* [THE EXERCISE] Identify the lines holding "that" and copy them.

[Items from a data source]
----------
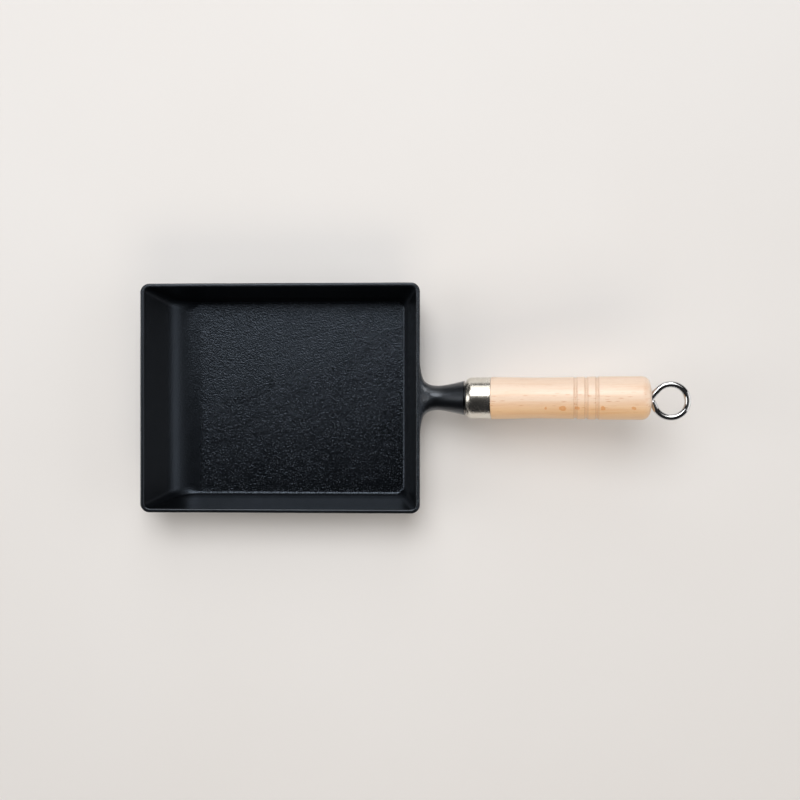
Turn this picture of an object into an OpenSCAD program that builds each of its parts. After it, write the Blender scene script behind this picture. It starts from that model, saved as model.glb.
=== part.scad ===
/* [Pan] */
// Length of the rim from the front edge to the back edge
pan_len = 173.6; // [140:0.2:220]
// Width of the rim halfway along the pan
pan_w = 142.8; // [115:0.2:190]
// How much wider the rim is at the back than at the front
pan_taper = 1.6; // [0:0.1:6]
// Height of the rim above the base
pan_h = 32; // [28:0.5:45]
// Thickness of the floor
floor_t = 4; // [3:0.1:6]
// Width of the flat-topped rim
rim_t = 2.6; // [2.2:0.1:4]
// Radius of the two rounded edges along the rim
rim_edge_r = 0.9; // [0.3:0.1:1]
// Corner radius of the rim in plan, on the outside
corner_r = 5.6; // [4.6:0.1:12]
// How much the plan corners open out towards the foot of the walls
corner_growth = 2.4; // [2:0.1:6]

/* [Walls] */
// Lean of the side and back walls from upright, on the inside
wall_lean = 14.2; // [8:0.2:20]
// Lean of the front wall, over which a rolled omelette slides out
front_lean = 29; // [15:0.5:34]
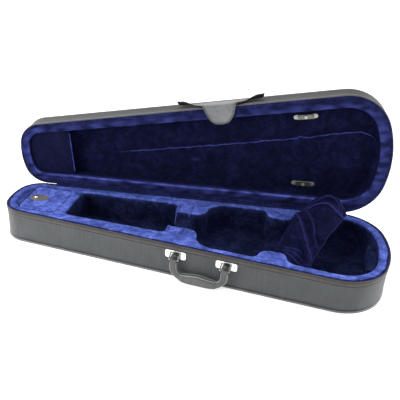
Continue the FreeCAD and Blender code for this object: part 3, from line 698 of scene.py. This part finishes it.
BOX_X, BOX_HALF, BOX_CORNER_R = (-360.6, -278.4), 50.6, 14     # the accessory box's opening
GROOVE_Z = 70.1
STUD_X, STUD_TOP = -340.5, 74.2


def corner_arc(x, y, a0, a1):
    """Points of a rounded corner of the compartment's opening, about its centre."""
    angles = np.radians(np.linspace(a0, a1, 6))
    return [(x + BOX_CORNER_R * math.cos(a), y + BOX_CORNER_R * math.sin(a), GROOVE_Z) for a in angles]


low_x, high_x = BOX_X[0] + BOX_CORNER_R, BOX_X[1] - BOX_CORNER_R
rear_y = BOX_HALF - BOX_CORNER_R
# painted shade: dark velvet tubes along the box lid's rear and left edges and round its near-right corner
# stand for the grooves' shadow; the near and right edges get tubes of the plain velvet
LID_EDGES = [
    ("compartment_groove", VELVET_SHADE, 1.5, corner_arc(high_x, rear_y, 70, 90)
     + corner_arc(low_x, rear_y, 90, 180) + corner_arc(low_x, -rear_y, 180, 215)),
    ("compartment_near_groove", VELVET_SHADE, 1.1, corner_arc(high_x, -rear_y, 262, 330)),
    ("compartment_near_edge", VELVET, 1.1, corner_arc(low_x, -rear_y, 235, 270)
     + [(high_x - 3, -BOX_HALF, GROOVE_Z)]),
    ("compartment_side_edge", VELVET, 1.1, [(BOX_X[1], y, GROOVE_Z) for y in (4 - rear_y, 0, rear_y - 3)]
     + corner_arc(high_x, rear_y, 5, 60)),
]
for name, material, radius, points in LID_EDGES:
    line, _ = curve_points(points, 90)
    frames = [(o, (t[1], -t[0], 0), (0, 0, 1)) for o, t in zip(line, directions(line))]
    attach(mesh_object(name, *swept(frames, circle_section(radius, 0.9, 8)), material), "base", "velvet")

HEAD_PROFILE = [(-1, 2.4), (0.5, 2.4), (1.2, 1.8), (1.5, 0.8)]      # above the stud's top, radius
head = [((STUD_X, 0, STUD_TOP + z), (r, 0, 0), (0, r, 0)) for z, r in HEAD_PROFILE]
stud_head = mesh_object("pull_stud_head", *swept(head, circle_section(1, 1, 18)), STUD_HEAD)
attach(stud_head, "compartment_lid", "pull_stud")

# ---- velvet inside the lid ----

ring_points, ring_faces = rim_ring(BASE_HEIGHT + RIM_GAP, RING_HIGH)
lid_parts = [node_copy(LID_PADS), (moved(ring_points, OPEN), ring_faces)]
lid_lining = soft("lid_lining", lid_parts, VELVET_LID, 2.6, 5)
rumple(lid_lining, 0.45, 30, 7)
attach(lid_lining, "lid", "velvet", *LID_PADS)

# the pocket takes the near-black velvet copy: painted shade inside it
pocket = soft("bow_pocket", [node_copy(["bow_tip_pocket"])], VELVET_POCKET_SHADE, 1.4, 4)
attach(pocket, "lid", "velvet", "bow_tip_pocket")

# ---- the fold along the lid's floor, and the pocket's hem ----

LID_FOLD = [(-182, 8), (-150, 5), (-117, 2), (-60, -3), (-6, -7), (50, -12), (102, -17), (150, -22),
            (196, -26), (208, -30), (220, -28), (250, -33), (290, -38), (318, -41), (340, -39),
            (356, -31), (366, -20)]
FOLD_RISE, FOLD_REACH = 2.6, 34   # how far the floor lifts beside the fold, and how soon that fades
TUFT = (-17, 24)                # a crushed spot on the lid's floor
fold_line, _ = curve_points(LID_FOLD, 220)
fold_ahead = directions(fold_line)


def fold_side(p):
    """How far closed-lid points lie from the fold, positive towards the hinge; and where along it."""
    d = p[:, None, :2] - fold_line[None]
    k = np.linalg.norm(d, axis=2).argmin(1)
    t = fold_ahead[k]
    rel = d[np.arange(len(p)), k]
    return t[:, 0] * rel[:, 1] - t[:, 1] * rel[:, 0], k


co, _ = coords(lid_lining)
local = moved(co, OPEN.inverted())
on_floor = (local[:, 2] > LID_FLOOR_Z - 4) & (local[:, 2] < LID_FLOOR_Z + 2)
side, where = fold_side(local)
rise = np.where(on_floor, FOLD_RISE * np.exp(-np.clip(side, 0, None) / FOLD_REACH) * (side > -0.5), 0)
rise *= np.clip(np.minimum(where / 30, (len(fold_line) - where) / 14), 0, 1)
front_dir = np.array(OPEN.to_3x3()) @ np.array([0, 0, -1])
set_coords(lid_lining, co + rise[:, None] * front_dir)
edge_points, _ = outline(0, 4)
tree_2d = kdtree.KDTree(len(edge_points))
for k, (x, y) in enumerate(edge_points):
    tree_2d.insert((x, y, 0), k)
tree_2d.balance()
inset = np.array([tree_2d.find((x, y, 0))[2] for x, y in local[:, :2]])
x, y, z = local.T
# painted highlight: the lid's rim velvet is lighter towards its inner edge and at both ends, where light
# catches it, in random patches; the tuft is a crushed spot
pad_width = np.interp(x, [-395, 395], [20, 27])
on_rim = 1 - smooth_step(z, 75, 80)
towards_edge = smooth_step(inset, pad_width - 17, pad_width - 5)
ends = 0.22 * smooth_step(x, 280, 365) + 0.13 * smooth_step(-x, 330, 375)
patchy = np.array([noise.noise(Vector((a / 26, b / 11, 3))) for a, b in local[:, :2]])
lit = on_rim * (0.04 + 0.36 * towards_edge + 1.3 * ends) * np.clip(1 + 2.4 * patchy, 0.1, 3)
tuft = np.exp(-((x - TUFT[0]) / 10) ** 2 - ((y - TUFT[1]) / 3.2) ** 2) * on_floor
set_crush_and_highlight(lid_lining, np.clip(lit + 0.7 * tuft, 0, 1))

frames = []
for i, ((x, y), (a, b)) in enumerate(zip(fold_line, fold_ahead)):
    fade = min(1, i / 24, (len(fold_line) - 1 - i) / 12)
    wave = 0.5 * math.sin(i * 0.55) + 0.4 * math.sin(i * 0.23 + 1)
    sag = 0.25 + fade * (FOLD_RISE + 0.35 * wave)
    frames.append(((x, y + 0.9 * wave, LID_FLOOR_Z - sag), np.array([-b, a, 0]) * (0.25 + 0.75 * fade),
                   (0, 0, 0.3 + 0.7 * fade)))
hem_line = [((-284, y, 81.6), (1, 0, 0), (0, 0, 1)) for y in np.linspace(-44, 44, 40)]
# both take the lighter velvet copy: painted highlight along the fold and the hem
for name, path, section in (("lid_lining_fold", frames, circle_section(1.5, 1.6, 10)),
                            ("pocket_hem", hem_line, circle_section(1.3, 1, 8))):
    attach(mesh_object(name, *swept(path, section), VELVET_FOLD_HIGHLIGHT, OPEN), "lid", "velvet")

# ---- the loose velvet band ----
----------
* [FINISHED EXERCISE]
Turn this picture of an object into an OpenSCAD program that builds each of its parts. After it, write the Blender scene script behind this picture. It starts from that model, saved as model.glb.
FOLD_RISE, FOLD_REACH = 2.6, 34   # how far the floor lifts beside the fold, and how soon that fades